Practical guidance: treat setup artifacts as part of your deployment interface. Version them, pin them, and ensure the recursive chain commits to the correct verification keys so that upgrades cannot be confused with valid historical proofs.

Conclusion: practical rules-of-thumb for production recursion

Efficient recursive SNARK engineering is mostly about controlling where costs land. Iteration is often simpler to build and reason about, but can push costs into recursion depth. Aggregation can flatten verifier cost, but usually increases prover complexity, memory usage, and operational coordination. Hybrid designs are common because they let you trade latency against throughput.
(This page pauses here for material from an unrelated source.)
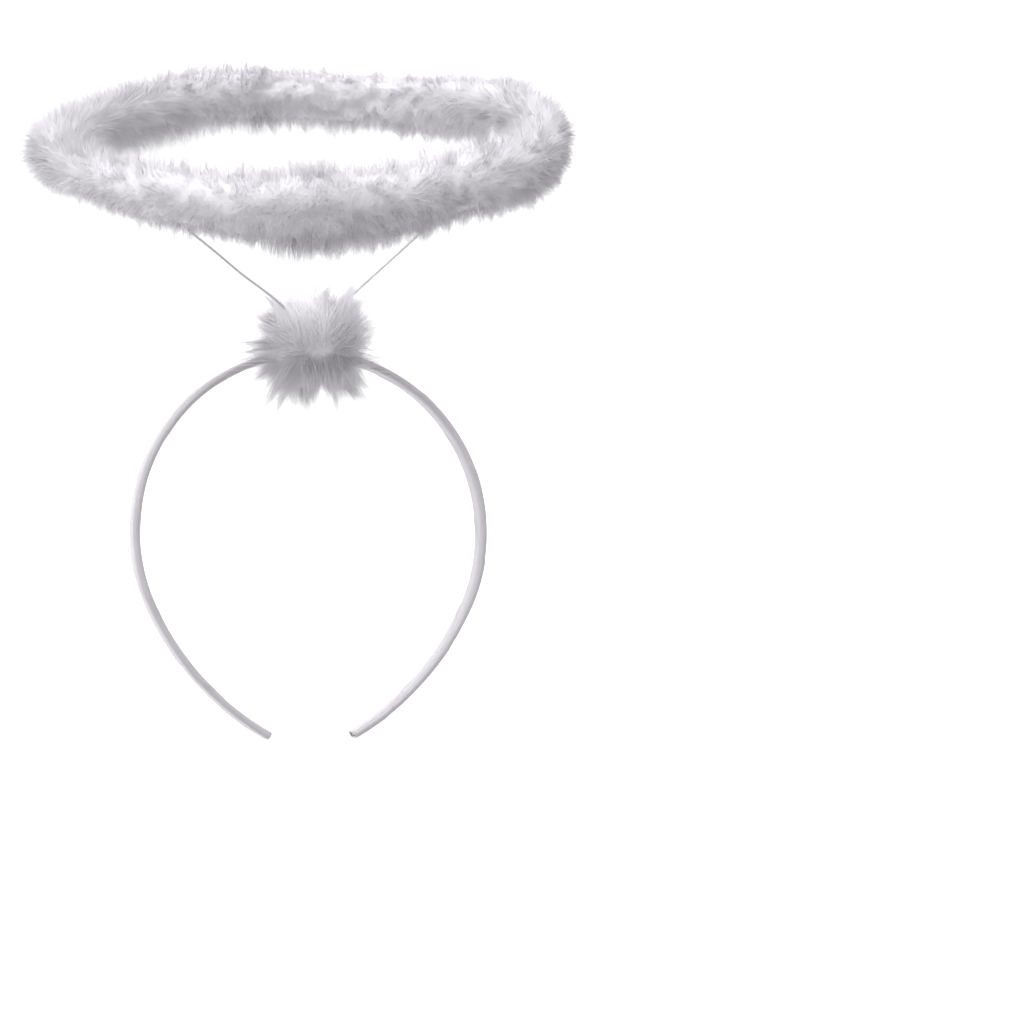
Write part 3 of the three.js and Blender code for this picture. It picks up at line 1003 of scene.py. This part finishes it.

Separate concerns: keep the outer circuit a cheap verifier plus minimal linking; keep rich computation in the inner proof.
Pick state commitments based on access patterns: sparse updates favor Merkle-style designs; structured tables and heavy batching may favor polynomial-commitment-backed encodings.
Assume trade-offs remain: any reduction in verifier work typically shows up as prover complexity, transcript binding requirements, or stricter algebraic constraints.
Engineer for reuse: cache preprocessing, stream witness generation, and avoid cross-level data dependencies beyond commitments and proofs.
Design for operability: plan fallbacks for batching failures, version verification keys and setups, and make recursion interfaces explicit and stable.

The most reliable recursive systems are the ones that treat recursion as an interface contract: a small, well-defined statement that can be checked cheaply, backed by a prover pipeline that avoids repeating work as recursion depth or batch size grows.